Tag Archives: bretagne

Bon soir, monsieur

Summary: Night bus/ferry by way of Dover/Calais, cellphone death, Paris from 11éme to 1ér, Holocaust Memorial, Notre Dame, “mo ee TOE” = mojito, escargots and frogs legs, Musée Rodin, Jeu de Palme, Tour Eiffel, Basque food, castle and forest Fontainebleau, hearing the cuckoo, Normandy, Dday beaches, amazing Normand cousins, Cherbourg, the end of the earth, insanely long meals, Mont St.

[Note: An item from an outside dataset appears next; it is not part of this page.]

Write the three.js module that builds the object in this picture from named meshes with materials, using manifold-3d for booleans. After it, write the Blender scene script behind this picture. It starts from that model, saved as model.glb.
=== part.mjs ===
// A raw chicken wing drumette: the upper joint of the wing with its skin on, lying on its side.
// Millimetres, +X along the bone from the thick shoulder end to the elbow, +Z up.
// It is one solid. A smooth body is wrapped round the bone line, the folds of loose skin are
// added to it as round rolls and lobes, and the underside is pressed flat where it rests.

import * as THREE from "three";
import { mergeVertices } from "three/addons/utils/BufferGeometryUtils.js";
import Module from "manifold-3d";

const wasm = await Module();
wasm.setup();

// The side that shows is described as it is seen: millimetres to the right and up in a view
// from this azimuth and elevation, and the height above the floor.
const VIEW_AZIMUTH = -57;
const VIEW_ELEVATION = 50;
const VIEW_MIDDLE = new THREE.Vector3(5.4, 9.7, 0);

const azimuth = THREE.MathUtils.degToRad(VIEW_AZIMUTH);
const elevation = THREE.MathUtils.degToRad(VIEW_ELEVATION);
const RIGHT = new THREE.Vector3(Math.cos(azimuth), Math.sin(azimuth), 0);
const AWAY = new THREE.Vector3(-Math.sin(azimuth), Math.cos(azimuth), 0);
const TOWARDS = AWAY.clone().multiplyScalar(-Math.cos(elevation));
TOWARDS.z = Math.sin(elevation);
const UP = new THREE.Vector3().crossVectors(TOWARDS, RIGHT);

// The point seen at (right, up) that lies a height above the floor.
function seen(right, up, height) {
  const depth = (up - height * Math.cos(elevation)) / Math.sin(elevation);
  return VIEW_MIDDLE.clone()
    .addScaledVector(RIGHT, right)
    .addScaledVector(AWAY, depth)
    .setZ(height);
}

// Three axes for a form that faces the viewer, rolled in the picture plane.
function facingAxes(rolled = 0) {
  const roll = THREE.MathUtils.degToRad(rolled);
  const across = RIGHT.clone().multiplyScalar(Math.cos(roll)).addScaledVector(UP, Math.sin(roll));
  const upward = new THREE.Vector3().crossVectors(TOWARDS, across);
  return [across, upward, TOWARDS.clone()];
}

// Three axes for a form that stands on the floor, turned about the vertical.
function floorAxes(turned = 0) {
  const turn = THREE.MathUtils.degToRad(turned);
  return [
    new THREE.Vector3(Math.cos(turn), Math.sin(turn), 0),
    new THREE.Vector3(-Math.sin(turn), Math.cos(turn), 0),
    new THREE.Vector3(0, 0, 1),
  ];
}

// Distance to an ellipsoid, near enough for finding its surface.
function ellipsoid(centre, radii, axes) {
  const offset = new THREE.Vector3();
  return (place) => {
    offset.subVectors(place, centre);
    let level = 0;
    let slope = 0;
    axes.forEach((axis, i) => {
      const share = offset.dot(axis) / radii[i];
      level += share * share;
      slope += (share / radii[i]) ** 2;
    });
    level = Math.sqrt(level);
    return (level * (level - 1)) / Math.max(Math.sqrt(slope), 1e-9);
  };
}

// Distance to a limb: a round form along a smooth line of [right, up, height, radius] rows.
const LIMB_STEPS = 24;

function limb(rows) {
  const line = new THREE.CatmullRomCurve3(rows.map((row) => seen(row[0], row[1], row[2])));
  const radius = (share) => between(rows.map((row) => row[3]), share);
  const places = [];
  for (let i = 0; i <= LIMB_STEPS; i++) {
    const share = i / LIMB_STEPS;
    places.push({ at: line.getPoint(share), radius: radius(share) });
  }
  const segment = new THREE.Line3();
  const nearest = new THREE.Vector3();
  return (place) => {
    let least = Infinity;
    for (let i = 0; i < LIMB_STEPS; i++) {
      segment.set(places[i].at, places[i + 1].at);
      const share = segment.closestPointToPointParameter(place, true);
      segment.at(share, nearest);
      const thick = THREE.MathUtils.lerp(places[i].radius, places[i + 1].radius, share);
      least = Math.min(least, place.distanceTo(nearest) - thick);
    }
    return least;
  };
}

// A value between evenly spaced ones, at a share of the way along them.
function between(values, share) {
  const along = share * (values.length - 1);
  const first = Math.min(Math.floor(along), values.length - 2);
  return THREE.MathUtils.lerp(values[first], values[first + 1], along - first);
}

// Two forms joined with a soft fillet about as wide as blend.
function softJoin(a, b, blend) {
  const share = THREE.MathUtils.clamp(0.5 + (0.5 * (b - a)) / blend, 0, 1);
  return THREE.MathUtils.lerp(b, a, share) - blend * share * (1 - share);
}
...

Michel, high tides, Brittany, French cheese, cider, calvados, OYSTERS, possibly also eels (…yes, I just checked.  Eels), family Sunday, a walk in the American Cemetary with the French family, Paris again.

My French experience in 5 expressions: Prend son temps (take your time).   Faut le gouter (you have to try it)!  Vas-y (go ahead, your turn).   Profiter (to enjoy, to benefit from).  En fait, c’est aussi un/une cousine (actually, he/she is also a cousin).

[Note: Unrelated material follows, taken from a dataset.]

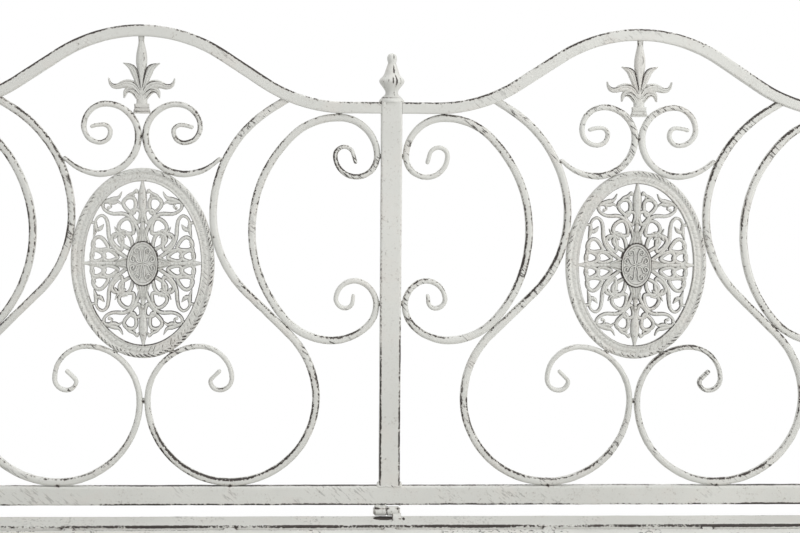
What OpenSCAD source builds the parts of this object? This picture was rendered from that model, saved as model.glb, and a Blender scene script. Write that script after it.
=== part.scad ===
// Two-seat garden bench of painted steel tube and forged scrolls, with a seat that folds up.
// The back, its posts and its scrollwork lie in one leaning plane; the seat hangs on three hinges.

/* [Back] */
// Distance between the posts of the back, centre to centre
bay_pitch = 520; // [470:5:600]
// Lean of the back from upright, in degrees
recline = 12; // [6:1:16]
// Height of the level part of the top rail above the lower rail
shoulder_h = 407; // [400:1:430]
// Rise of each arch above the level part
arch_rise = 78; // [70:1:90]
// Radius of the round bends of the arch, at the middle of the bar
arch_bend_r = 155; // [140:5:170]
// Steepest slope of the arch, in degrees
arch_slope = 33; // [30:1:36]
// Side of the square post tube
post_w = 22; // [20:1:26]
// Wall of the post tube
post_wall = 1.2; // [1:0.1:2.5]
// Height of the top rail bar
top_bar_h = 12; // [10:1:14]
// Height of the lower rail tube
lower_rail_h = 20; // [18:1:25]
// Depth of the top rail and the lower rail, front to back
rail_depth = 12; // [11:1:16]
// Wall of the lower rail tube
rail_wall = 1.2; // [1:0.1:2.5]

/* [Scrollwork] */
// Width of the forged bar of the large scrolls
scroll_bar = 8; // [7:0.5:9]
// Depth of the forged bars, front to back
scroll_depth = 8; // [6:0.5:10]
// Width of the bar of the small scrolls above the medallion
small_bar = 7; // [6:0.5:8]
// Width of the forged bars at the end of a curl
curl_tip = 4; // [3:0.5:5]
// Radius of the large round foot of a lyre scroll
lyre_foot_r = 87; // [80:1:90]
// Radius of the round outer side of a lyre scroll
lyre_side_r = 90.5; // [88:0.5:95]
// Distance from the middle of a bay to the near side of a C scroll
c_near = 114; // [110:1:120]
// Radius of the upper round of a small heart scroll
heart_head_r = 33; // [28:0.5:34]

/* [Medallion] */
// Width of the oval medallion
medal_w = 150; // [144:1:154]
// Height of the oval medallion
medal_h = 200; // [194:1:204]
// Width of the medallion ring
medal_ring = 14; // [10:1:16]
// Thickness of the medallion ring
medal_t = 8; // [6:0.5:10]
// Thickness of the pierced ornament inside the ring
lace_t = 5; // [3:0.5:6]

/* [Ornaments] */
// Half of the width of the foot of the cast lily
lily_foot = 8.4; // [7:0.2:9]
// Thickness of the cast lily
lily_t = 6; // [4:0.5:8]
// Radius of the bulb of the post finials
finial_r = 13.2; // [11:0.2:15]
// Height of the post finials
finial_h = 51; // [44:1:60]

/* [Seat] */
// Height of the seat above the floor
seat_top = 440; // [420:5:460]
// Depth of the seat, front to back
seat_depth = 400; // [380:5:430]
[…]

Wow.  This was really a very, very special experience.  I’m going to enjoy the other countries on my trip, but it was really something pretty amazing to be able spend a week getting to know more of this branch of the family that miraculously rediscovered us in the 80s.  That sentence made more sense in French in my head….quand la famille française et la famille américaine se sont retrouvées, when the two branches found each other again.

Condensed highlights that I hope to expound upon more in additional entries:

  • The French are really very serious about their food.  I know this doesn’t really come as a shock to anyone.  But seriously, it’s not just a stereotype.  (I was at one point privy to the ultimate in European caricature: listening to a group of French people make fun of English food.  Really.)  Young, old, male, female, urban, countryside, everyone knows the names of the cheese on the dessert plate and the region where the wine came from.  And if they don’t, they’ll ask, because it’s important to know.  I love that everything here takes the name of where it comes from–Camembert is a type of cheese, yes, but it’s named after the village in France where it comes from.  The French are so much more connected to the earth of their own country that way.
  • Meals, similarly, are not a brief affair.  They are all decidedly 3 or 4 courses, albeit small ones.  The two longest dinners I had here, including drinks before, lasted at least 4 or 5 hours.  We did snack (grignoter) during this trip, but always sitting down, and always slowly.
  • In general, if you like being in a big rush, don’t come to France.  You won’t get it.
  • You will also not be a fan if you really really like to know the name of the street you’re on, or the number of the highway you need to take.  In fact, if those are requirements for your travels, you probably don’t ever want to go anywhere in Europe by car.
  • Don’t try to keep track of which king was in charge when.  Fruitless.
  • Castles are like cathedrals: the first one is impressive.  The fifth one is boring.
  • If cigarette smoke really bothers you, you should probably find a face mask before coming to France.  I’ll quote our Normand cousin’s husband Jean Vincent on this, who said to Antoine and Sylvan apologetically, as we entered his house for the first time: “Smoking down here in the kitchen is fine!  No problem!  But not in the bedrooms…sorry.”
  • The stereotype that the French have bad manners, in my experience, is absolutely not true.  And I don’t think I’ve gotten this impression because I speak French.  The French always, always say “bonjour” or “bon soir” entering a shop or before talking to someone, they always thank them, and they always leave with “Bonne journée/soirée/weekend!  Au revoir!”  They always ask in the morning if you slept well, and they are quick to ask if you are feeling okay, have eaten enough, want more coffee, etc.  I know these are all common courtesies, but the French are really diligent about saying them.  Story: at maybe 11 or 12 at night, we were driving around trying to find the right street to take us back to Port-en-Bessain in Normandy.  We were starting to feel a little worried when Antoine saw someone walking on the street and decided to ask him if he knew the right road.  He rolled down the window and began, “Excusez-moi, connaissez–”  Excuse me, do you know…  Then he caught himself and began again, “Bon soir, monsieur,” (good evening, sir) before posing his query.  I loved that.

I know, not enough pictures yet.  Soon.  I promise.